Tina Councell, a metal artist whose studio is a few doors down from The Bull and Beggar, created marrow spoons for the Earth course, centerpieces and a variety of glasswares fit for the specialty cocktails, punch and water to be offered at the dinner. Adams, a glass artist, and Moen, a ceramicist, even collaborated to produce stemware for the evening’s wine offerings. Likewise, the ceramic plates mimic their earthy or watery holdings. 

“This dinner is out to create a cross-pollination between the food and art cultures,” says Copus, a Wedge-based ceramicist and another of the event’s organizers. He sees the two groups as sharing similar mindsets when it comes to pursuing a quality product. “There are so many obvious parallels,” he says. “Food culture is experiential, as are the arts.” 

But that connection, he notes, has been almost entirely under explored. But given the right exposure, it could garner a new body of art and craft collectors.

The dinner also has one final target: neighborhood politics. “This dinner is part of a broader dialogue,” Copus says. In the last two years, buildings, including the Wedge, have sold, and artists have left only to be replaced by businesses — including The Bull and Beggar.
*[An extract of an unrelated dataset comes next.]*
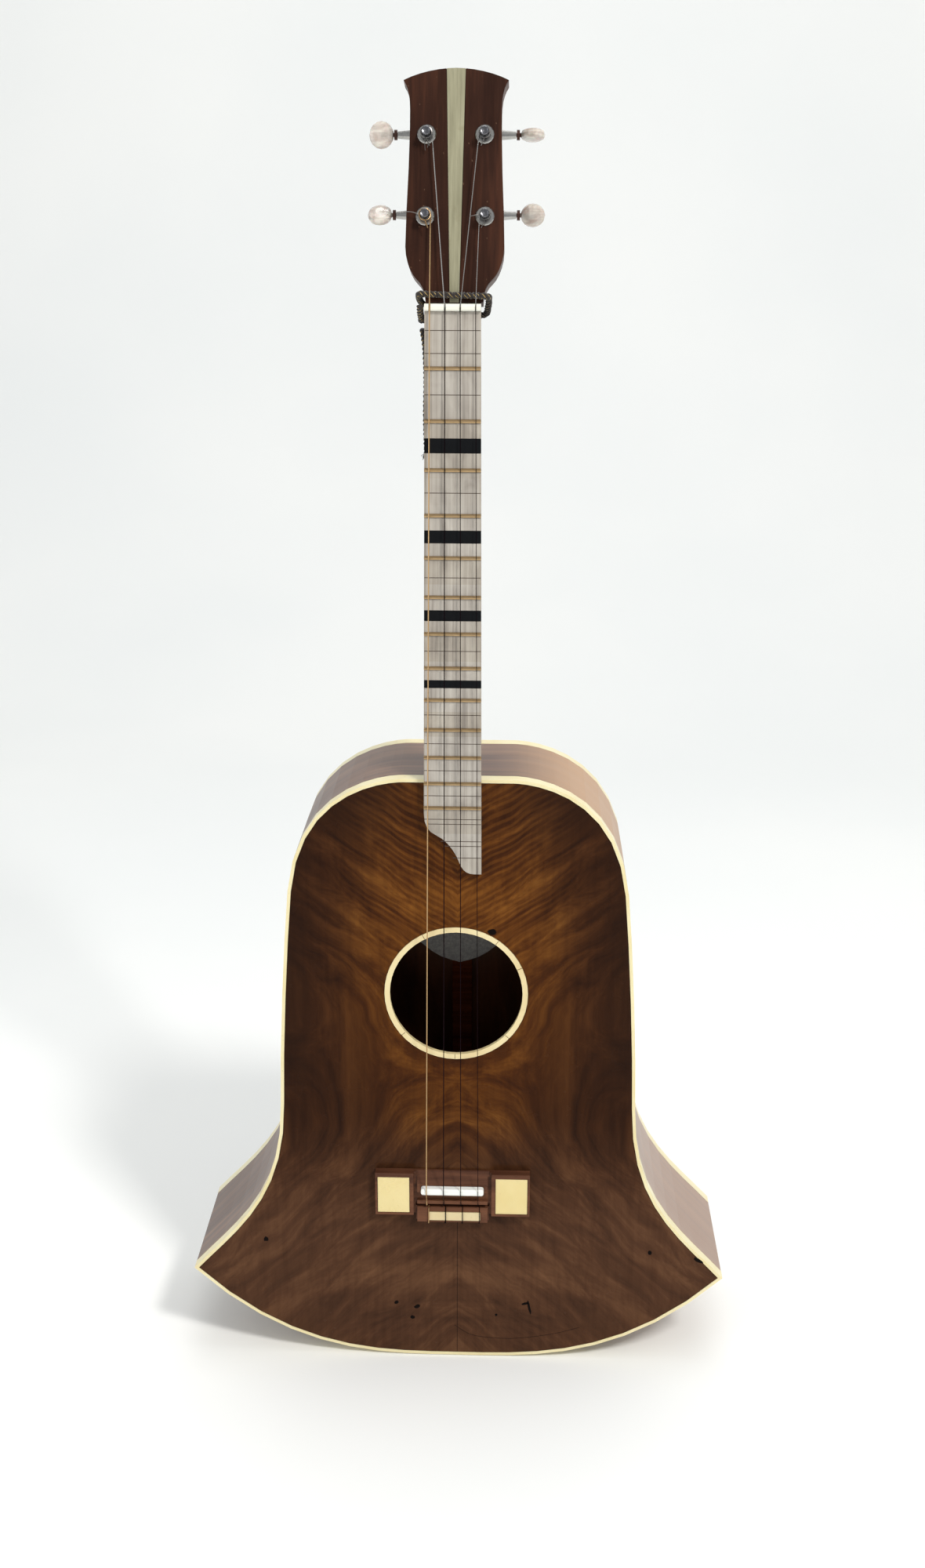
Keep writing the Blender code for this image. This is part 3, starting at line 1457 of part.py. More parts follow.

For some, this has created a fatalistic outlook. 

“I disagree when people use these new businesses as an example of this evil of what’s happening down here,” he declares. “I dislike the sensationalism that gets attached to it.”

“I have to be conscious of whether or not I’m looking at these things through the lens of nostalgia.” That, he says, makes it easy to forget that there’s still an active and tight-knit artists community. “But you can’t do that, you can’t look through that lens,” he says. “It’s a trap.”

And so this dinner is a means to not only bring foodies and arts folk together, but also to bring part of the neighborhood together — and to show that new business can fit within the existing framework. “It’s about doing something positive,” he says, “something that shows the benefit of all the boats rising at the same time.”